Less than a year after his release from prison, former Black Liberation Army member Dr. Mutulu Shakur has died. He was 72.
Mutulu Shakur was a former member of the Black Liberation Army, sentenced to sixty years in prison for his involvement in a 1981 robbery of a Brinks armored truck in which a guard and two police officers were murdered.
During the late sixties, Dr. Shakur was politically active and worked with the Revolutionary Action Movement (RAM), a Black Nationalist group that struggled for Black self-determination and socialist change in America. He was a member of the Provisional Government of the Republic of New Afrika, which endorsed the founding of an independent New Afrikan (Black) Republic and the establishment of an independent Black state in the southern U.S. Dr. Shakur also worked very closely with the Black Panther Party, supporting Lumumba and Zayd Shakur.

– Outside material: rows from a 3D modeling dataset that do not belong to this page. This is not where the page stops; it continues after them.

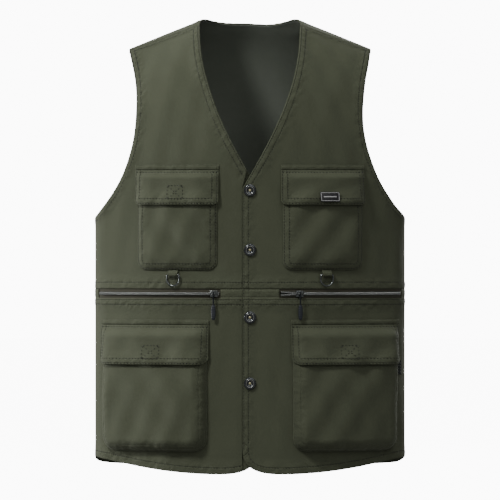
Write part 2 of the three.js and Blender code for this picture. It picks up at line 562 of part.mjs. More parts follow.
// ---------- zips ----------
function zip(name, mirror) {
  const { z, inner, outer, tape, neck, coil } = ZIP;
  const slit = (x1, height) => sheet((s, t) => onFront(mirror, lerp(inner, x1, s),
    z + lerp(-0.5, 0.5, t) * height, 4), even(4), [0, 1], 9);
  const tapeSheet = sheet((s, t) => onFront(mirror, lerp(inner - 4, outer + 1, s),
    z + (t - 0.5) * tape, -ZIP.tapeInset), even(14), even(2), ZIP.tapeThick);
  const back = -ZIP.tapeInset + 0.35;
  const rail = sweepRound([
    [0.1, coil / 2], [0.1, neck / 2], [back, neck / 2], [back, -neck / 2], [0.1, -neck / 2],
    [0.1, -coil / 2], [0.1 + ZIP.coilThick, -coil / 2], [0.1 + ZIP.coilThick, coil / 2],
  ].map(([out, up]) => [out, z + up]), mirror * inner, mirror * outer, 14);
  // The left zip is drawn open as far as its slider, so its two rows of teeth part there.
  const open = mirror > 0 ? SLIDER.left - SLIDER.length : 0;
  add(`${name}_zip_tape`, open ? subtract(tapeSheet, slit(open, 1)) : tapeSheet, hookTape);
  add(`${name}_zip_coil`, rail, darkMetal);

  const front = 0.1 + ZIP.coilThick + 0.4;
  const half = SLIDER.height / 2;
  const inside = coil / 2 + 0.45;
  const lip = neck / 2 + 0.45;
  const behind = -ZIP.tapeInset + 0.4;
  const at0 = mirror > 0 ? SLIDER.left : SLIDER.right;
  const body = sweepRound([
    [behind, lip], [-0.3, lip], [-0.3, inside], [front, inside], [front, -inside], [-0.3, -inside],
    [-0.3, -lip], [behind, -lip], [behind, -half], [front + SLIDER.wall, -half],
    [front + SLIDER.wall, half], [behind, half],
  ].map(([out, up]) => [out, z + up]), at0 - SLIDER.length / 2, at0 + SLIDER.length / 2, 2);
  const top = front + SLIDER.wall;
  const arch = new THREE.Shape().moveTo(-4, -0.4).lineTo(4, -0.4).lineTo(3.4, 3.9).lineTo(-3.4, 3.9);
  arch.holes.push(new THREE.Path().moveTo(-2.6, 0.02).lineTo(-2.2, 2.6).lineTo(2.2, 2.6).lineTo(2.6, 0.02));
  const bridge = round(new THREE.ExtrudeGeometry(arch, { depth: 1.2, bevelEnabled: false })
    .translate(0, 0, -0.6).rotateX(Math.PI / 2).translate(0, -HALF_DEPTH - top, z), at0);
  add(`${name}_zip_slider`, join(body, bridge), darkMetal);

  // The puller's cord passes round the bar of the bridge and hangs from it.
  const bar = top + 3.25;
  const wide = 1.9;
  const oval = new THREE.Path().absarc(0, 0, wide, 0, Math.PI).lineTo(-wide, -PULLER.loop + wide)
    .absarc(0, -PULLER.loop + wide, wide, Math.PI, 2 * Math.PI).lineTo(wide, 0);
  const loop = new THREE.CatmullRomCurve3(oval.getSpacedPoints(16).slice(0, -1)
    .map((p) => new THREE.Vector3(0, p.x, p.y)), true);
  const cord = new THREE.TubeGeometry(loop, 16, PULLER.cord * 0.7, 6, true);
  const grip = new THREE.CapsuleGeometry(PULLER.gripWidth / 2, PULLER.grip - PULLER.gripWidth, 3, 10)
    .scale(1, 1, PULLER.gripThick / PULLER.gripWidth).rotateX(Math.PI / 2);
  const neckCord = new THREE.CylinderGeometry(1.3, 1.3, 10, 8).rotateX(Math.PI / 2);
  neckCord.translate(0, 0, -PULLER.loop - 4.6);
  grip.translate(0, 0, -PULLER.loop - 7.5 - PULLER.grip / 2);
  add(`${name}_zip_puller`, round(join(cord, neckCord, grip)
    .translate(0, -HALF_DEPTH - bar, z), at0), darkPlastic);

  const { inset, thick, wall } = ZIP_BAG;
  const pouch = sheet((s, t) => onFront(mirror, lerp(ZIP_BAG.inner, ZIP_BAG.outer, s),
    lerp(ZIP_BAG.bottom, z + 9, t), -inset), even(6), even(2), thick);
  const room = sheet((s, t) => onFront(mirror, lerp(ZIP_BAG.inner + 1, ZIP_BAG.outer - 1, s),
    lerp(ZIP_BAG.bottom + 1, z + 12, t), -inset - wall), even(6), even(2), thick - 2 * wall);
  const mouth = sheet((s, t) => onFront(mirror, lerp(ZIP_BAG.inner + 1, ZIP_BAG.outer - 1, s),
    lerp(z - ZIP.opening / 2, z + 12, t), 0), even(6), [0, 1], thick - wall);
  add(`${name}_zip_bag`, subtract(pouch, room, mouth), liningCloth);
}

// ---------- D-rings ----------
function dRing(name, mirror) {
  const { half, drop, wire } = RING;
  const bend = 2.5;
  const outline = new THREE.Path().moveTo(-half + bend, 0).lineTo(half - bend, 0)
    .absarc(half - bend, -bend, bend, Math.PI / 2, 0, true)
    .lineTo(half, half - drop)
    .absarc(0, half - drop, half, 0, -Math.PI, true)
    .lineTo(-half, -bend)
    .absarc(-half + bend, -bend, bend, Math.PI, Math.PI / 2, true);
  const curve = new THREE.CatmullRomCurve3(outline.getSpacedPoints(28).slice(0, -1)
    .map((p) => new THREE.Vector3(p.x, 0, p.y)), true);
  const place = (geometry) => round(
    geometry.translate(0, -HALF_DEPTH - RING.out, RING.z), mirror * RING.x);
  add(`${name}_d_ring`, place(new THREE.TubeGeometry(curve, 28, wire, 7, true)), darkMetal);

  const hole = wire + WEBBING.gap;
  const reach = hole + WEBBING.thick;
  const eye = new THREE.Shape().absarc(0, 0, reach, 0, 2 * Math.PI);
  eye.holes.push(new THREE.Path().absarc(0, 0, hole, 0, 2 * Math.PI, true));
  const fold = new THREE.ExtrudeGeometry(eye, { depth: WEBBING.width, bevelEnabled: false, curveSegments: 8 })
    .translate(0, 0, -WEBBING.width / 2).rotateY(Math.PI / 2);
  const tabHigh = CHEST.bottom - RING.z - 0.6;
  const tab = new THREE.BoxGeometry(WEBBING.width, 1.8, tabHigh)
    .translate(0, RING.out - 0.5 - 0.9, tabHigh / 2 + 0.1);
  add(`${name}_d_ring_loop`, place(join(fold.rotateX(Math.PI / 2), tab)), shellCloth);
}

// ---------- snaps ----------
function snap(z, i) {
  const inside = -FACING_INSET - CLOTH * 0.8;
  const { cap, capHigh, post, socket, cavity, stud, base } = SNAP;
  const seat = inside - 0.3;
  const rim = 0.4 + capHigh;
  add(`snap_cap_${i}`, turning([
    [0, 0.35 + inside], [post, 0.35 + inside], [post, 0.35], [cap, 0.35], [cap, 1.4], [cap - 1.2, rim - 0.3],
    [cap - 2.6, rim], [cap - 3.6, rim - 0.5], [cap - 4, rim - 1.1], [0, rim - 1.5],
  ], z, 16), darkMetal);
  const socketEnd = -STAND_INSET + 1;
  add(`snap_socket_${i}`, turning([
    [0, seat - 1], [cavity, seat - 1], [cavity, socketEnd], [socket, socketEnd], [socket, seat], [0, seat],
  ], z, 12), darkMetal);
  const standOut = -STAND_INSET;
  const standIn = -STAND_INSET - CLOTH * 0.8;
  add(`snap_stud_${i}`, turning([
    [0, standIn - 1.1], [base, standIn - 1.1], [base, standIn - 0.4], [post, standIn - 0.4],
    [post, standOut + 0.3], [base - 1, standOut + 0.3], [base - 1, standOut + 0.75],
    [stud, standOut + 0.75], [stud, seat - 1.35], [0, seat - 1.35],
  ], z, 12), darkMetal);
}

// ---------- build ----------
for (const [name, mirror] of sides) {
  frontPanels(name, mirror);
  frontLining(name, mirror);
  frontFacing(mirror > 0 ? "left_front_facing" : "right_button_stand", mirror);
  pocket(`${name}_chest`, CHEST, mirror);
  pocket(`${name}_cargo`, CARGO, mirror);
  zip(name, mirror);
  dRing(name, mirror);
}
back();
badge();
label();
SNAP_Z.forEach((z, i) => snap(z, i + 1));

export default vest;
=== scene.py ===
"""The sewn look of the fishing vest: dense cloth panels, stitching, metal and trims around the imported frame.

Lengths are in metres. The cloth surfaces use the same body shape and pattern as the CAD part.
"""
import bmesh
import bpy
import math
import numpy as np
from mathutils import Matrix, Vector


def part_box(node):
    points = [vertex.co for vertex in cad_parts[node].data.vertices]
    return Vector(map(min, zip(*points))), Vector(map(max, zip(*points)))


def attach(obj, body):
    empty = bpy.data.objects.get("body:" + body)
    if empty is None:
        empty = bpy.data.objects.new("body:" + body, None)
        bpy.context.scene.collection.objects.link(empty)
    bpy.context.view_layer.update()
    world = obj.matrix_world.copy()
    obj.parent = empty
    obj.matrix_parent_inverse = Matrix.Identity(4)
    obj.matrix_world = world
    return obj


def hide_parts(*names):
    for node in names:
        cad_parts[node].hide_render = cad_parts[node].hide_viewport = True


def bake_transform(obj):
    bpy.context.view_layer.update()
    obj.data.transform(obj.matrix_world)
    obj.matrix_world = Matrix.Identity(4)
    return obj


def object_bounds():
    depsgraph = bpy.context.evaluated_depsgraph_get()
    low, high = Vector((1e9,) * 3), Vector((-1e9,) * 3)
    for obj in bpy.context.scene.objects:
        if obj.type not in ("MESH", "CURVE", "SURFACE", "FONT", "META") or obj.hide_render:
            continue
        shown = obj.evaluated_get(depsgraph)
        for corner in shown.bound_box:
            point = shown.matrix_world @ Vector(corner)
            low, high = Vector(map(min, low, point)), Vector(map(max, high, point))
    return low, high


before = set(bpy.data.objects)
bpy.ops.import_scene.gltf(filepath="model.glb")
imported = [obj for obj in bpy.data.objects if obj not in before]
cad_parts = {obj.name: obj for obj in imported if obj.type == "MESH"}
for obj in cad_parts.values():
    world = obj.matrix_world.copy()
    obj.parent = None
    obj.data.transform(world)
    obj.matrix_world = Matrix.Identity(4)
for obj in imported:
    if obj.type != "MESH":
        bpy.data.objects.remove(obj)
cad_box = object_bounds()
SEED = 11

# ---------- body shape and pattern, as in the CAD part ----------
HALF_W = 0.218
HALF_D = 0.112
SIDE_R = 0.050
FALL = {-1: 0.200, 1: 0.150}
NECK_X, TIP_X = 0.071, 0.170
SLOPE, SOFT = 0.415, 0.030
ARMPIT_Z = -0.277
ARMHOLE_X, ARMHOLE_Z = 0.159, -0.125
BACK_NECK_Z = -0.008
V_NECK_Z = -0.237
PLACKET = -0.0105
HEM_SIDE, HEM_FRONT, HEM_BACK, HEM_CORNER = -0.613, -0.636, -0.622, 0.034
FRONT, BACK = -1, 1
ROOT = {-1: "garment", 1: "left_front"}
ZIP_Z = -0.384
ZIP_IN, ZIP_OUT, ZIP_GAP = 0.043, 0.211, 0.013
SEAM_Z = ZIP_Z + ZIP_GAP / 2
SLIDER_AT = {"right": 0.050, "left": 0.069}
SNAPS = [(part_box(f"snap_cap_{i}")[0].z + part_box(f"snap_cap_{i}")[1].z) / 2 for i in range(1, 5)]
RING_X, RING_Z = 0.1075, -0.3575

CHEST = dict(name="chest", inner=0.043, outer=0.159, top=-0.204, band=0.007, bottom=-0.351, depth=0.0095, mouth=0.8,
             flap=0.049, rise=0.012, corner=0.013, flap_corner=0.007, gusset=0.024)
CARGO = dict(name="cargo", inner=0.057, outer=0.207, top=-0.420, band=0.007, bottom=-0.604, depth=0.0185, mouth=0.65,
             flap=0.056, rise=0.017, corner=0.018, flap_corner=0.011, gusset=0.017)
BAG_INSET = 0.0025
FAR = Vector((0, 0, -0.4))  # a point inside the vest, which the cloth faces away from
ROW_EDGE, ROW_INNER = 0.002, 0.0085  # the two stitch rows from an edge
PAIR = (ROW_EDGE, ROW_INNER)

RUN = HALF_W - SIDE_R
R = (RUN ** 2 + HALF_D ** 2 - SIDE_R ** 2) / (2 * (HALF_D - SIDE_R))
CENTRE = R - HALF_D
TURN = math.asin(RUN / (R - SIDE_R))
U_TURN = R * TURN
U_SIDE = U_TURN + SIDE_R * (math.pi / 2 - TURN)


def smooth(x, a, b):
    t = np.clip((np.asarray(x, float) - a) / (b - a), 0, 1)
    return t * t * (3 - 2 * t)


def crest(x):
    soft = lambda q: np.hypot(q, SOFT) - SOFT
    return SLOPE * (soft(NECK_X) - soft(np.asarray(x, float)))


def seam_drop(x):
    return 0.008 + (np.abs(x) - NECK_X) / (TIP_X - NECK_X) * -0.004


def u_of(x):
    a = np.abs(x)
    reach = np.clip((a - RUN) / SIDE_R, -1, 1)
    u = np.where(a <= R * math.sin(TURN), R * np.arcsin(np.clip(a / R, -1, 1)),
                 U_TURN + SIDE_R * (np.arcsin(reach) - TURN))
    return np.sign(x) * u


def v_of(x, z, side):
    fall = FALL[side]
    drop = crest(x) - z
    arc = fall * np.arccos(np.clip(1 - np.maximum(drop, 0) / fall, -1, 1))
    return np.where(drop < fall, arc, fall * math.pi / 2 + drop - fall)


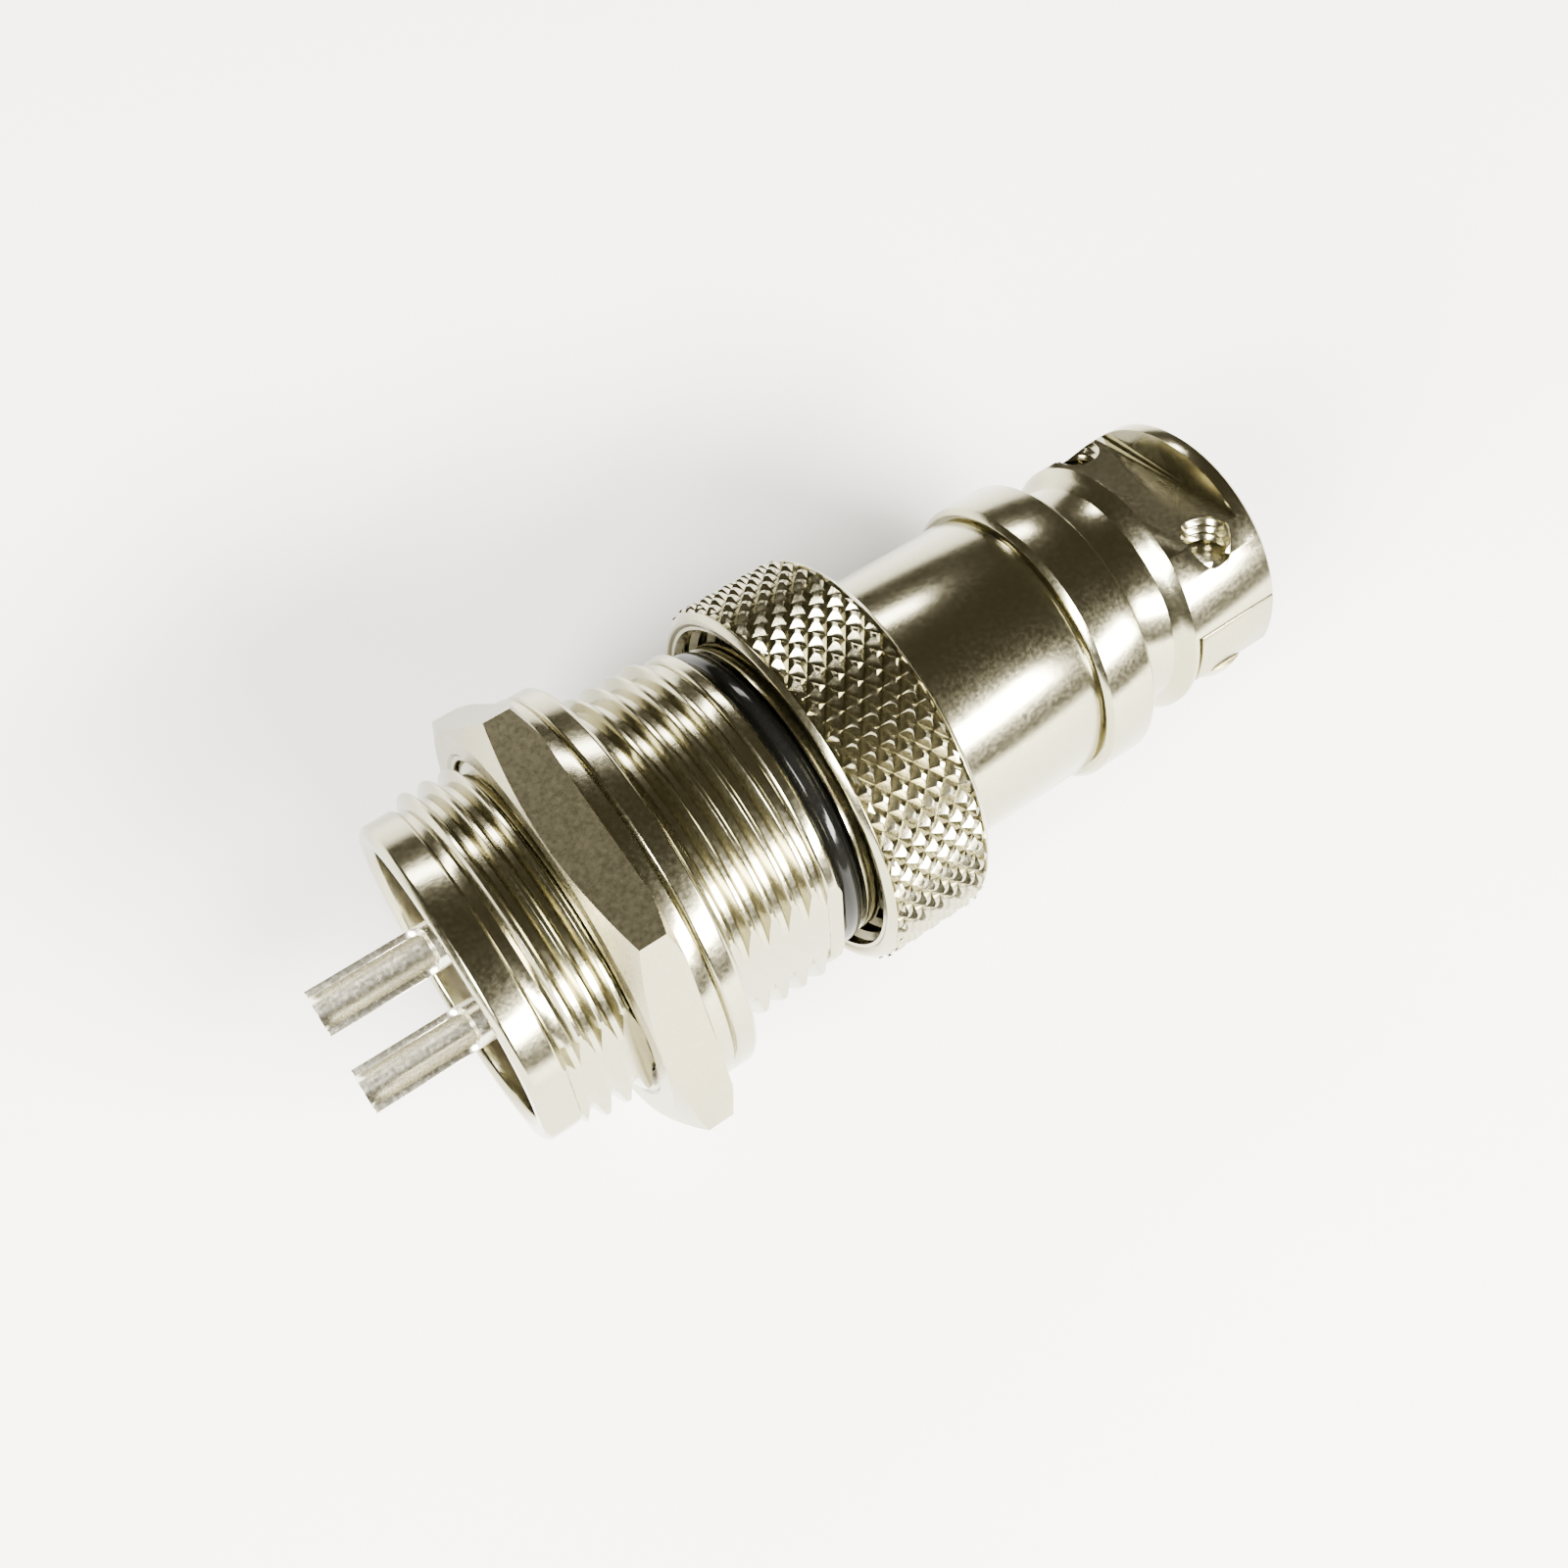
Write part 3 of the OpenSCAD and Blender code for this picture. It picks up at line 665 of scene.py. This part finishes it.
def softbox(name, place, size, power, colour=(1, 1, 1)):
    """A square area light that looks at the connector's middle."""
    light = bpy.data.lights.new(name, "AREA")
    light.shape = "RECTANGLE"
    light.size, light.size_y = size
    light.energy = power
    light.color = colour
    lamp = bpy.data.objects.new(name, light)
    bpy.context.scene.collection.objects.link(lamp)
    lamp.location = place
    lamp.rotation_euler = (Vector(place) - Vector((0.009, 0, 0))).to_track_quat("Z", "Y").to_euler()


def studio():
    """Warm brown surroundings for the metal to mirror, behind a pale backdrop, and three softboxes."""
    world = bpy.data.worlds.new("studio")
    world.use_nodes = True
    tree = world.node_tree
    room = tree.nodes["Background"]
    room.inputs["Color"].default_value = (0.25, 0.22, 0.14, 1)
    room.inputs["Strength"].default_value = 0.42
    backdrop = node(tree, "ShaderNodeBackground", (0, -200), Color=(0.93, 0.93, 0.92, 1), Strength=1.0)
    seen = node(tree, "ShaderNodeLightPath", (-200, 200))
    either = node(tree, "ShaderNodeMixShader", (200, 0))
    link = tree.links.new
    link(seen.outputs["Is Camera Ray"], either.inputs["Fac"])
    link(room.outputs["Background"], either.inputs[1])
    link(backdrop.outputs["Background"], either.inputs[2])
    link(either.outputs["Shader"], tree.nodes["World Output"].inputs["Surface"])
    bpy.context.scene.world = world
    softbox("front", (0.13, -0.34, 0.22), (0.36, 0.10), 18.0, (1.0, 0.97, 0.90))
    softbox("left", (-0.34, -0.10, 0.22), (0.14, 0.24), 9.0, (1.0, 0.98, 0.93))
    softbox("behind", (0.10, 0.42, 0.30), (0.30, 0.08), 2.5, (1.0, 0.97, 0.92))


def camera():
    azimuth, elevation, roll = math.radians(-47.2), math.radians(65.8), math.radians(13.2)
    distance = 0.0762
    aim = Vector((0.00906, 0, 0))
    back = Vector((math.sin(azimuth) * math.cos(elevation), -math.cos(azimuth) * math.cos(elevation),
                   math.sin(elevation)))
    lens = bpy.data.cameras.new("camera")
    lens.lens = 39.2
    lens.sensor_width = 36
    lens.clip_start = 0.001
    seat = bpy.data.objects.new("camera", lens)
    bpy.context.scene.collection.objects.link(seat)
    seat.matrix_world = (Matrix.Translation(aim + back * distance)
                         @ back.to_track_quat("Z", "Y").to_matrix().to_4x4()
                         @ Matrix.Rotation(roll, 4, "Z"))
    bpy.context.scene.camera = seat


camera()
floor()
studio()
receptacle_shell()
panel_nut()
panel_washer()
small_inner_pieces()
sealing_ring()
coupling_ring()
back_shell()
cable_clamp()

In 1970, Shakur began working with the Lincoln Detox program, which offered drug rehabilitation to heroin addiction using acupuncture. Eventually he became the program’s assistant director and remained associated with the program until 1978. He went on to help found and direct the Black Acupuncture Advisory Association of North America (BAAANA) and the Harlem Institute of Acupuncture.
Shakur was convicted of racketeering conspiracy charges alongside several Black liberationists and leftist allies for his involvement in the 1981 robbery of an armored truck during which a guard and two police officers were killed. He was also convicted for aiding in the prison escape of Assata Shakur.
In their joint announcement, the New Afrikan People’s Organization and Malcolm X Grassroots Movement paid homage to Shakur, a member of the Provisional Government of the Republic of New Afrika and the Black Liberation Army.
“Dr. Mutulu Shakur’s life was transformative to the many people he organized, healed, mentored and inspired,” their statement read. “He taught us that ‘people struggle for liberation because they love the people.’ He will always be remembered for his commitment to an independent and socialist New Afrika and for his battle cry, ‘Straight Ahead!’”
Shakur’s release during the latter part of 2022 culminated a years-long campaign spearheaded by a litany of grassroots organizers including the Malcolm X Grassroots Movement, the Rev. Graylan Hagler, Attorney Nkechi Taifa and acupuncturist Kokayi Patterson.
Last July, organizers stood in front of the U.S. Department of Justice in demand of Shakur’s early compassionate release. Around that time, Shakur, a wheelchair user, weighed less than 130 pounds. Though he overcame COVID-19 three times, Shakur was still battling stage three bone marrow cancer, hypertension, type 2 Diabetes, and glaucoma.
Even so, Charles Haight, Jr., the same person who doled out Shakur’s 60-year prison-sentence, denied Shakur’s early compassionate release. All the while, organizers had been raising funds for what they hoped would be Shakur’s release. Once out of prison, Shakur spent his last months with family and comrades in Southern California.